▶ _PROBLEM DESCRIPTION_
Locate the line that contains "The Blender code" and the line that contains "return sides, np.cross(ahead, sides)". Copy both of them exactly, together with every line between them, and no others.

====== STORED DATA ======

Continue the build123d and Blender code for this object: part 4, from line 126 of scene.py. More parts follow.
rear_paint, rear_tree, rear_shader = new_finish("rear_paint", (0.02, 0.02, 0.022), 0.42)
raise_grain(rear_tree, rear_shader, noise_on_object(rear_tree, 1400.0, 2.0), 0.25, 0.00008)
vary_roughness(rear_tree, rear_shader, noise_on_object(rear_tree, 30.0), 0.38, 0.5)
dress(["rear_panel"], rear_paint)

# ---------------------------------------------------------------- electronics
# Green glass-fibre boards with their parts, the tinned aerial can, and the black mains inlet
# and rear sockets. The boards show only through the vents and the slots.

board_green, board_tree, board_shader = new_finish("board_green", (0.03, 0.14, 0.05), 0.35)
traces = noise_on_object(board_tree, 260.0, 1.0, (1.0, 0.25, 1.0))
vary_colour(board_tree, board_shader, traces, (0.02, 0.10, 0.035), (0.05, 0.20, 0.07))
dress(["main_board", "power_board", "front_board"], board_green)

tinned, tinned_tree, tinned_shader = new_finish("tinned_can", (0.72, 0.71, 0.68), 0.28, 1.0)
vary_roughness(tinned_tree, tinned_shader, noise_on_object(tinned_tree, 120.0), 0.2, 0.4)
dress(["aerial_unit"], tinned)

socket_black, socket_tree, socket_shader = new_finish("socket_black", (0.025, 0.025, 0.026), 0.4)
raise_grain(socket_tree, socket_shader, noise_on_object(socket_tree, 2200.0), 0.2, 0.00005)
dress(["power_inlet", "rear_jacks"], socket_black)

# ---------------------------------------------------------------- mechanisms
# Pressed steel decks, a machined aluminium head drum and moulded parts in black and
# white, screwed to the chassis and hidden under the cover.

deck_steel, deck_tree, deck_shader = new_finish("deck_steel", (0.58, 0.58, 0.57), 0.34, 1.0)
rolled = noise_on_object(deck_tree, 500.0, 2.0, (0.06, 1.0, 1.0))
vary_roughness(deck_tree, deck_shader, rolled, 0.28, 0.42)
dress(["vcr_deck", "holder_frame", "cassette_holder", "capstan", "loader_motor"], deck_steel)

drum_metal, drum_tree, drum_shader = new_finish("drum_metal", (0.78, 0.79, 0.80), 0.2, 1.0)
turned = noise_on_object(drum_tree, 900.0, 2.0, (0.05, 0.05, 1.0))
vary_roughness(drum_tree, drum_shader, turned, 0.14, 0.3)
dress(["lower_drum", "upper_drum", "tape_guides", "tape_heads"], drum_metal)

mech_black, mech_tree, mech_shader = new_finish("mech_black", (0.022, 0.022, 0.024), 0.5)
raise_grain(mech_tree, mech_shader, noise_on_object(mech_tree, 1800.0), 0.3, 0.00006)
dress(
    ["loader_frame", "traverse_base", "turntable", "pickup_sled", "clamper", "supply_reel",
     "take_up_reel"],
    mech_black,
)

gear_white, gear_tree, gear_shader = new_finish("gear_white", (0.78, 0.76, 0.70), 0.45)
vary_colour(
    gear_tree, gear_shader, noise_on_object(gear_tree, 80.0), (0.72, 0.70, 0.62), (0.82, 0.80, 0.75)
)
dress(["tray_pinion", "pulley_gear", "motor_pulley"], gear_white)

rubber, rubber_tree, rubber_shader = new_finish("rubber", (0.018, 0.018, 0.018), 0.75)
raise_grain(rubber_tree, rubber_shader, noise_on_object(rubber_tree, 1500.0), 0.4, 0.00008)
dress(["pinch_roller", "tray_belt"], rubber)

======
====== STORED DATA ======

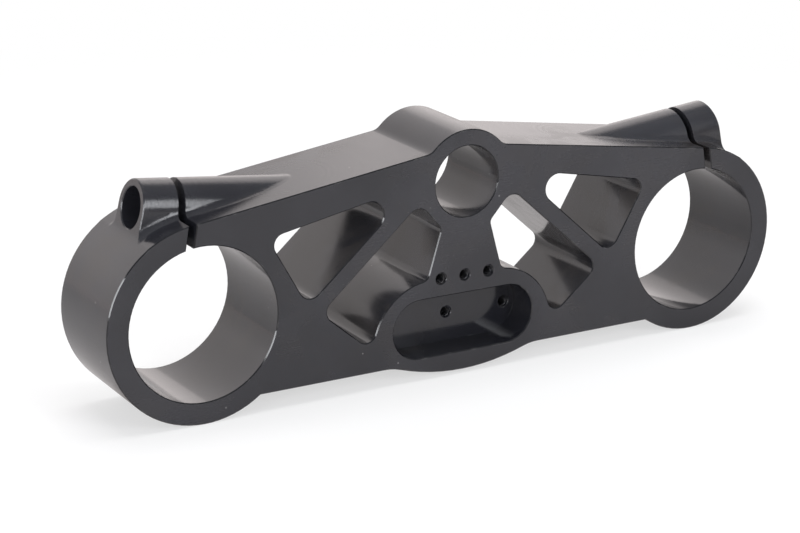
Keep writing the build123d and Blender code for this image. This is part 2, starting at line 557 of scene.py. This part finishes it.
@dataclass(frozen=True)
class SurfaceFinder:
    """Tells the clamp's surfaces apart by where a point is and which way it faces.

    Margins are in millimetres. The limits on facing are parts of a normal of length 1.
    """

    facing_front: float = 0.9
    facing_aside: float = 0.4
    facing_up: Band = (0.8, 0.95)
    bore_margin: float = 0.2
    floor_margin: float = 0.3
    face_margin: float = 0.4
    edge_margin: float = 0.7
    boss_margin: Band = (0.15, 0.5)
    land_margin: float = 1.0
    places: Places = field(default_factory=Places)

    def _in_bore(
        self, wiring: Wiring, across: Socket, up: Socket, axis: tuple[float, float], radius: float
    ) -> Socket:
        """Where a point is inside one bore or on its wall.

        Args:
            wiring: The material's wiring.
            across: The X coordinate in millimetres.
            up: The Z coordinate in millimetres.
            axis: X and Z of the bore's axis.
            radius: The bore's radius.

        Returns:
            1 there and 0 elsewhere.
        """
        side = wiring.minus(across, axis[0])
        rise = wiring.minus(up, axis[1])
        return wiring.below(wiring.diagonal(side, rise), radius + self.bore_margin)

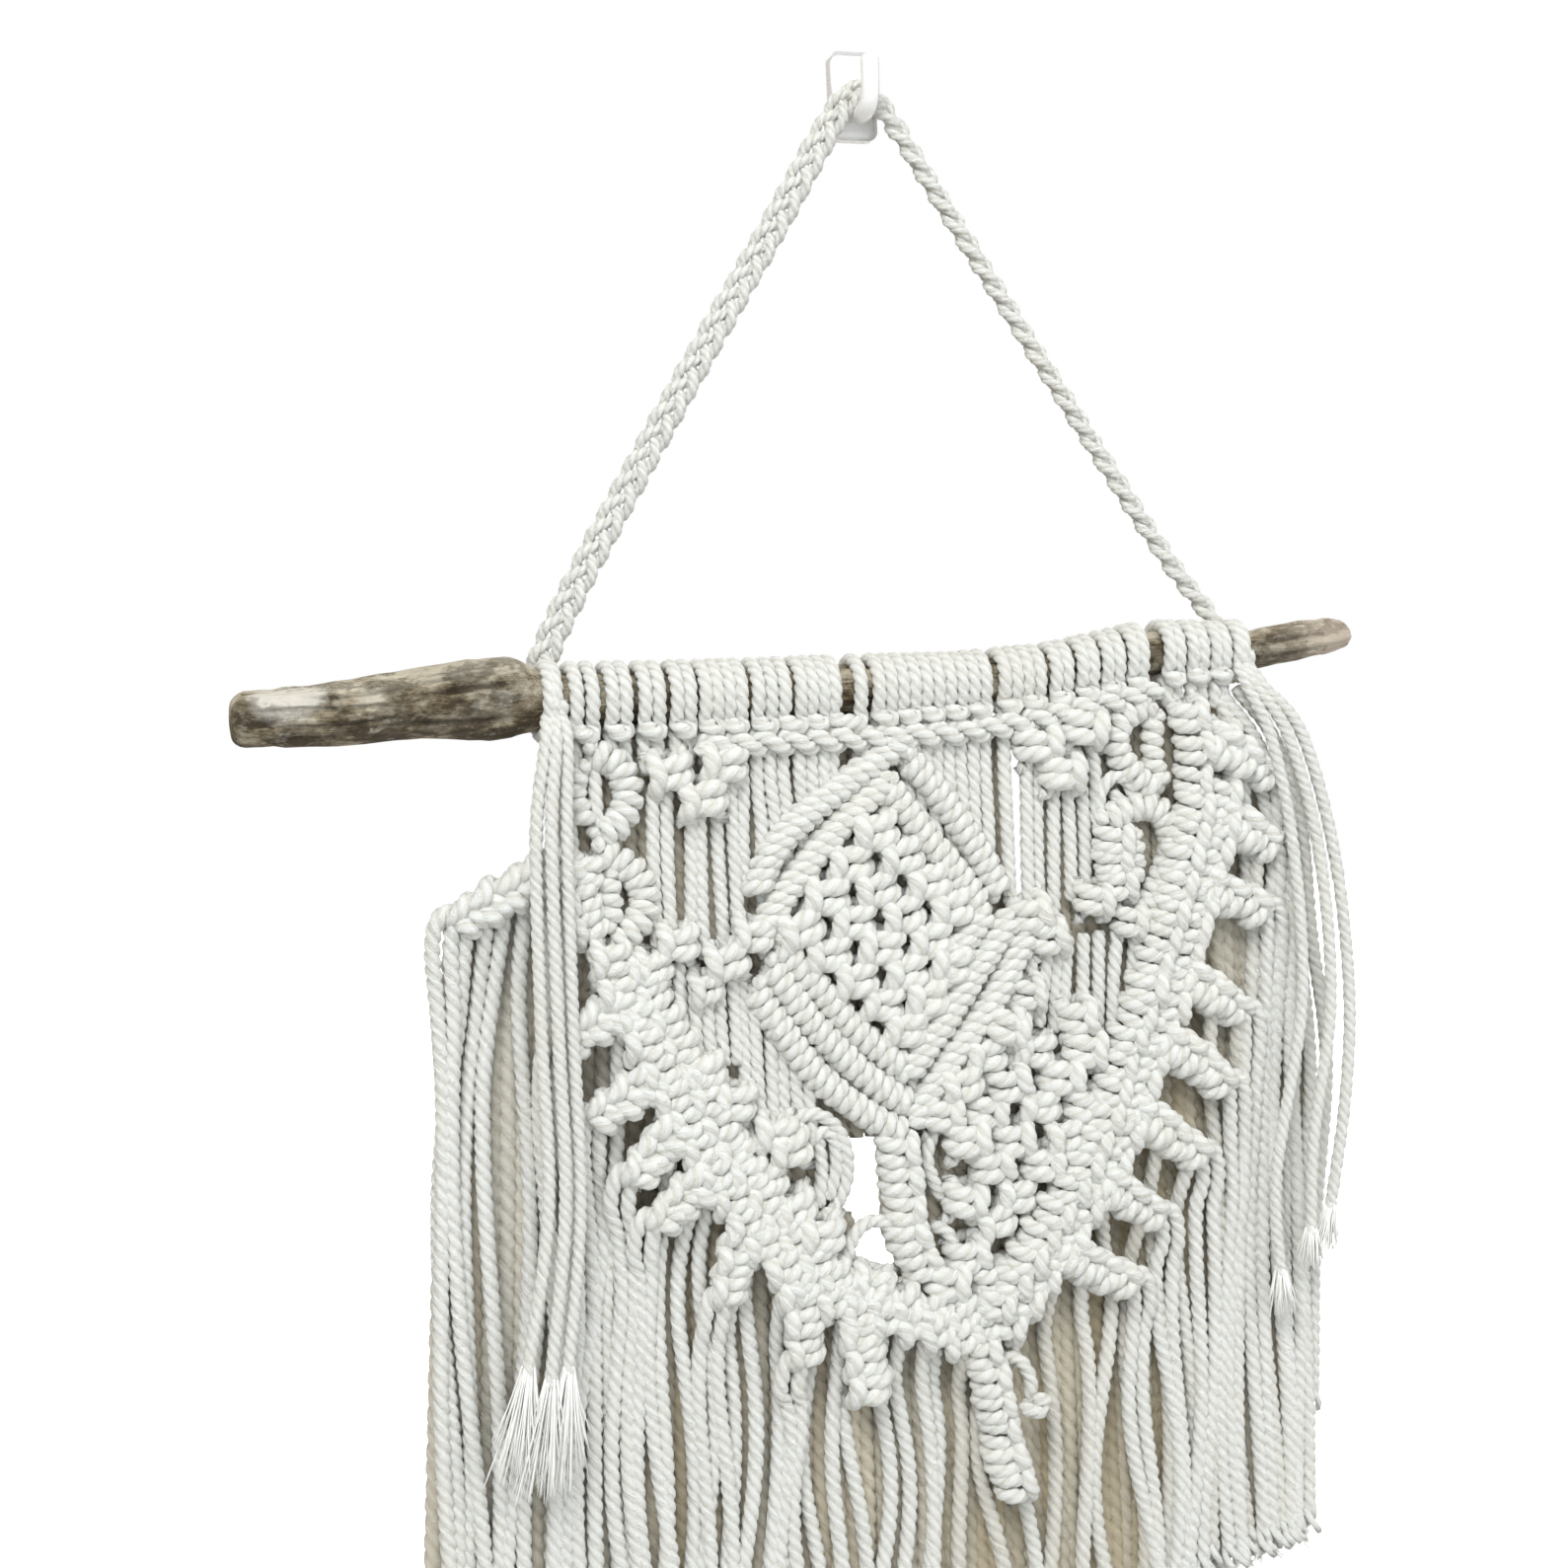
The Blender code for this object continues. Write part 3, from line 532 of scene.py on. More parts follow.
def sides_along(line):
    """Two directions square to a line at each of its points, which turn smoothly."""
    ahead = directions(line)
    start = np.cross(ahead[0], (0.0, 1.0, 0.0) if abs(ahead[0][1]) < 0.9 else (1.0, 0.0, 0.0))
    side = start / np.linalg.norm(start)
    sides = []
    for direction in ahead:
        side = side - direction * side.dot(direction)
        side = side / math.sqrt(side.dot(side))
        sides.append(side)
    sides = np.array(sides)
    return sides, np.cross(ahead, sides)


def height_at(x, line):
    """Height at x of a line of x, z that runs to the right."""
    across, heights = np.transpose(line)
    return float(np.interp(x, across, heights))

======

▶ _ANSWER TO THIS PROBLEM_
The Blender code for this object continues. Write part 3, from line 532 of scene.py on. More parts follow.
def sides_along(line):
    """Two directions square to a line at each of its points, which turn smoothly."""
    ahead = directions(line)
    start = np.cross(ahead[0], (0.0, 1.0, 0.0) if abs(ahead[0][1]) < 0.9 else (1.0, 0.0, 0.0))
    side = start / np.linalg.norm(start)
    sides = []
    for direction in ahead:
        side = side - direction * side.dot(direction)
        side = side / math.sqrt(side.dot(side))
        sides.append(side)
    sides = np.array(sides)
    return sides, np.cross(ahead, sides)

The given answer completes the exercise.